Some will struggle to access services such as mental health care and drug or alcohol treatment and counselling. Others who had left school might not be able to afford to see a GP or would not consult one for reasons of confidentiality, or because they believe that GPs operate in a sterile and impersonal environment.

By contrast the centre offers a safe, non-judgmental, youth-focused service and provides a positive support network for its clients.

And although the district health board has talked about a new "youth one-stop shop", there is no guarantee that this will proceed.

A failure by the board and the Government to provide the funding needed by the centre to survive would be remarkably short-sighted. The amount of its financial shortfall would be far out-weighed by the social cost which the closure of it would incur.

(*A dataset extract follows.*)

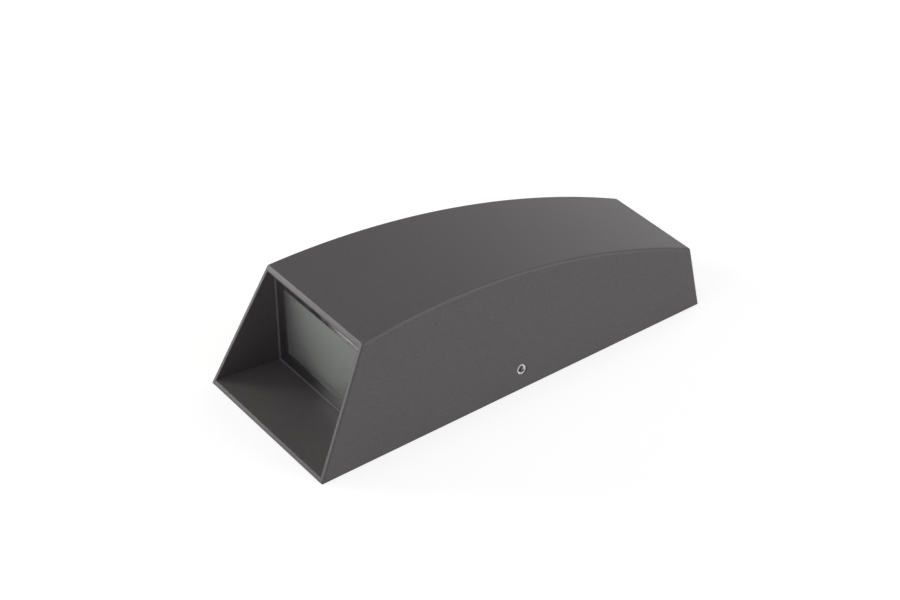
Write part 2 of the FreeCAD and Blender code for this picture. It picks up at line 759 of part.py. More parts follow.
def build_driver():
    """Case on its long flange, lid and the two screws through the flange's ears."""
    case = make("PartDesign::Body", "driver_box")
    base = "driver_bottom + driver_lid"
    plan = body_sketch(case, "XY_Plane", "plan", base)
    outline(plan, rectangle("driver_start", "driver_end", "-driver_width / 2", "driver_width / 2"))
    pad(case, plan, f"driver_top - ({base})")
    round_edges(case, "driver_corner", lambda edge: edge.BoundBox.ZLength > value("driver_height / 2"))
    hollow = body_sketch(case, "XY_Plane", "hollow", base)
    outline(hollow, rectangle("driver_start + driver_wall", "driver_end - driver_wall",
                              "driver_wall - driver_width / 2", "driver_width / 2 - driver_wall"))
    pocket(case, hollow, f"driver_top - ear_thickness - ({base})", reverse=True)
    flange = make("PartDesign::Body", "driver_flange")
    foot = body_sketch(flange, "XY_Plane", "foot", "driver_top - ear_thickness")
    slot(foot, "(driver_start + driver_end) / 2", "0", "driver_length + 2 * ear_length", "ear_width / 2")
    for x in ("ear_near_x", "ear_far_x"):
        circle(foot, x, "0", "small_shank + hole_fit")
    pad(flange, foot, "ear_thickness")
    exits = [
        drilling(f"lead_exit_{number}", "lead_radius + side_fit", "driver_length + 2 * driver_wall",
                 place("driver_start - driver_wall", f"{side} * lead_pitch / 2", "driver_middle",
                       "rotationy(90)"))
        for number, side in enumerate((-1, 1), start=1)
    ]
    keep(cut("driver_case", join("driver_moulding", [case, flange]), group("lead_exits", exits)))
    lid = keep(make("PartDesign::Body", "driver_lid"))
    plan = body_sketch(lid, "XY_Plane", "plan", "driver_bottom")
    outline(plan, rectangle("driver_start", "driver_end", "-driver_width / 2", "driver_width / 2"))
    pad(lid, plan, "driver_lid")
    round_edges(lid, "driver_corner", lambda edge: edge.BoundBox.ZLength > value("driver_lid / 2"))
    lip = body_sketch(lid, "XY_Plane", "lip", base)
    outline(lip, rectangle("driver_start + driver_wall + side_fit", "driver_end - driver_wall - side_fit",
                           "driver_wall + side_fit - driver_width / 2",
                           "driver_width / 2 - driver_wall - side_fit"))
    pad(lid, lip, "driver_lip")
    pattern = screw("driver_screw", "small_shank", "driver_screw_length", "small_head", "small_head_height")
    keep(copies("driver_screws", pattern,
                [place(x, "0", "driver_top - ear_thickness") for x in ("ear_near_x", "ear_far_x")]))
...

There would undoubtedly be more suicides, teen pregnancies, drug use and binge drinking. It is likely also that there would be more crimes and anti-social behaviour associated with drug-taking and drunkenness or committed by some of those who could not get treatment for a mental illness.

As a community, Christchurch has committed itself to dealing with youth problems and it would be contrary to this if the centre, which has been at the forefront of dealing with young people's health issues, including binge drinking, is allowed to close.

But the Government has also made youth issues a priority. It should therefore look favourably on a suggestion from local Opposition MPs that it provide emergency funding to save the health centre and give it time to seek alternative funding.

The Government should be reminded that, in a speech last year to a youth mentoring conference, Social Development Minister Paula Bennett said that young people deserved "the deepest love and the strongest support".

This is what the Christchurch's youth health centre has been offering now for a decade and a half and must be allowed to continue to do in the future.